◆ SET EXERCISE ◆
Find and copy every line in the records that includes the string "from".

◆ RECORDS SHOWN ◆
-----
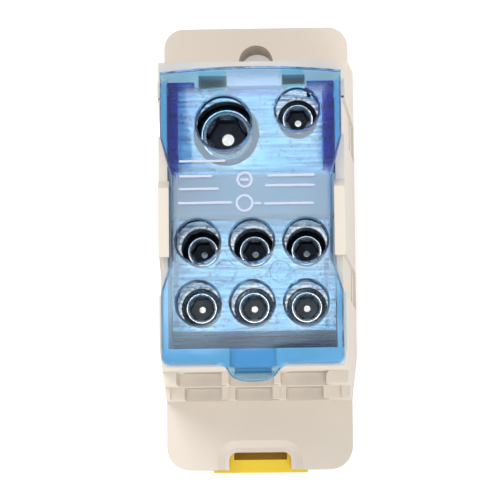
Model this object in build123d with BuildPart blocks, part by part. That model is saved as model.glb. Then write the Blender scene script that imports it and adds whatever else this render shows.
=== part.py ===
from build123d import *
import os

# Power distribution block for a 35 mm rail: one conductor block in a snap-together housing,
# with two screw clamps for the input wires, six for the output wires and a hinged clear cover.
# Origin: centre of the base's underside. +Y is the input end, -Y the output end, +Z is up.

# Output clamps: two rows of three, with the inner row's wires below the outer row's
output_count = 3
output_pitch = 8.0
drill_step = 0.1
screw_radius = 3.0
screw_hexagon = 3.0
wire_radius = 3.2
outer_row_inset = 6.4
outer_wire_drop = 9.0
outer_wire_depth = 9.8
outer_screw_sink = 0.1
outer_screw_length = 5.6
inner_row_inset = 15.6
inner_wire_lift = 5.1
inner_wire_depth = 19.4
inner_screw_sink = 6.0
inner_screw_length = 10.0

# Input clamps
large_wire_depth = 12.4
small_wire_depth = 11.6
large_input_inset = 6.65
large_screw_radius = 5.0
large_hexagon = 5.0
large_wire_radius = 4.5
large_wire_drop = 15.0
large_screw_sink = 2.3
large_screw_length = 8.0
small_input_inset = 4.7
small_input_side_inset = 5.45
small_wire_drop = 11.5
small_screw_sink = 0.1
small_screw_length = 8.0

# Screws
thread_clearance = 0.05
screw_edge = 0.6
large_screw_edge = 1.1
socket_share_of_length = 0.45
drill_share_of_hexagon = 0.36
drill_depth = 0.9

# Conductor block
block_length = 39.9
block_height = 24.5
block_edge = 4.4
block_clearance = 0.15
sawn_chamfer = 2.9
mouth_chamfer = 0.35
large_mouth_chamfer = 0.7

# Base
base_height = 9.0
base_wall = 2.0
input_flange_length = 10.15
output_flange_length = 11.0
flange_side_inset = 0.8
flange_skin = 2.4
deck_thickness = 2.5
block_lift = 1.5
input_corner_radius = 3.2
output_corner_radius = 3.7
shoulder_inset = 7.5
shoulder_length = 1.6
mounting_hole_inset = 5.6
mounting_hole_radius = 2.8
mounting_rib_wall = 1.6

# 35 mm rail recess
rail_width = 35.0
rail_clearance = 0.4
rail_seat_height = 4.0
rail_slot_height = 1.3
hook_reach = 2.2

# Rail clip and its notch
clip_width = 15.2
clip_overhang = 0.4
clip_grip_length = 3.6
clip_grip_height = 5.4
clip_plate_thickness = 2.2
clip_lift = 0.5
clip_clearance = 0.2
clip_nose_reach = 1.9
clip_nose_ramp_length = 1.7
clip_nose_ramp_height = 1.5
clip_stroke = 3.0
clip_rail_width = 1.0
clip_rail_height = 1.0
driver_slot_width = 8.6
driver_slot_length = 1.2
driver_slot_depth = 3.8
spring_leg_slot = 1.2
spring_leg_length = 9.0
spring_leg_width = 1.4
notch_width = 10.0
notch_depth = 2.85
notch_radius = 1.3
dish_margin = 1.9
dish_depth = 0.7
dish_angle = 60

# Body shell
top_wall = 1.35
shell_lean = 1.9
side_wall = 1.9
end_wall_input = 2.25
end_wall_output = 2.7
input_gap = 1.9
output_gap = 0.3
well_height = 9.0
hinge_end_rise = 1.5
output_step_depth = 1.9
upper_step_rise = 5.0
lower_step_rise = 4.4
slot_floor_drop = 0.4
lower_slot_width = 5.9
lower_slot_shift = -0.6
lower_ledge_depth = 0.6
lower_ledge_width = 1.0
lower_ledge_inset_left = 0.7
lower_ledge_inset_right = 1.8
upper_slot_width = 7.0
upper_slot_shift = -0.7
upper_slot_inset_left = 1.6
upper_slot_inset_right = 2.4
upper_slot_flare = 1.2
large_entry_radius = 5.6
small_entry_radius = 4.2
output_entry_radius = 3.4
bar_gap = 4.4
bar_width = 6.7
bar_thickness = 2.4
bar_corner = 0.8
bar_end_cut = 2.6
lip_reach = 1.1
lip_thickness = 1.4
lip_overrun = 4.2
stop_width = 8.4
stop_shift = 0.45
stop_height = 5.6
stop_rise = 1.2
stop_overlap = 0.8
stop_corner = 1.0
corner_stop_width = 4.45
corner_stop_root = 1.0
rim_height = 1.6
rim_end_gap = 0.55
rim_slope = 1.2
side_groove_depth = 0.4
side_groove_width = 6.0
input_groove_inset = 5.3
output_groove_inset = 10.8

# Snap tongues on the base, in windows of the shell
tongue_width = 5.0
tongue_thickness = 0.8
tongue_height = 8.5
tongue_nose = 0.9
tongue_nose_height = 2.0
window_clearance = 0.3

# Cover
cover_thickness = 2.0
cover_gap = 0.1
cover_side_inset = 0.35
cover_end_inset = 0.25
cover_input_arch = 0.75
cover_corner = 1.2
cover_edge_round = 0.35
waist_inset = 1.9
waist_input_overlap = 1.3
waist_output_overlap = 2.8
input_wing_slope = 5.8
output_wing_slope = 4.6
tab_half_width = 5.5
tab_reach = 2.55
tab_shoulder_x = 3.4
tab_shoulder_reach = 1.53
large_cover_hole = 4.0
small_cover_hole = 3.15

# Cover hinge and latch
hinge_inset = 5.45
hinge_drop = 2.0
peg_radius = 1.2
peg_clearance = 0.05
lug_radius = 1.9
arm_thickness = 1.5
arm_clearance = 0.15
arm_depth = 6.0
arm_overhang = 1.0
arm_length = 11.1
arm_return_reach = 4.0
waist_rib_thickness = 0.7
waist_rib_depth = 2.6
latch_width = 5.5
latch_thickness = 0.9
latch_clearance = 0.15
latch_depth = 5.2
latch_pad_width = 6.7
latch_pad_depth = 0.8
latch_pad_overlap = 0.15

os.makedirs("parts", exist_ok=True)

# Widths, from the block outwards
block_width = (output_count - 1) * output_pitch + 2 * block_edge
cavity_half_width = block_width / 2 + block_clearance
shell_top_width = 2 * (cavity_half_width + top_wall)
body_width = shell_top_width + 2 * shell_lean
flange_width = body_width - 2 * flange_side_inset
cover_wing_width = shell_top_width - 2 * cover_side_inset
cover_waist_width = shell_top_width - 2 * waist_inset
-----
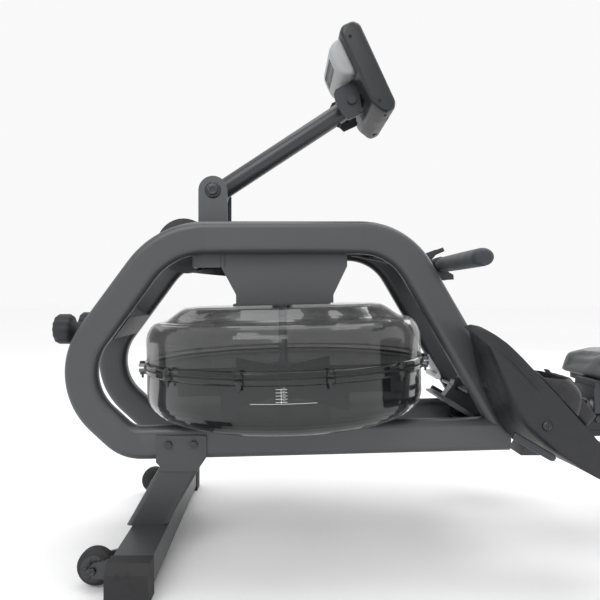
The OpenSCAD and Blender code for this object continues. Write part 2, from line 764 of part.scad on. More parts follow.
-----
◆ FULL SOLUTION ◆
from build123d import *
# Widths, from the block outwards
The OpenSCAD and Blender code for this object continues. Write part 2, from line 764 of part.scad on. More parts follow.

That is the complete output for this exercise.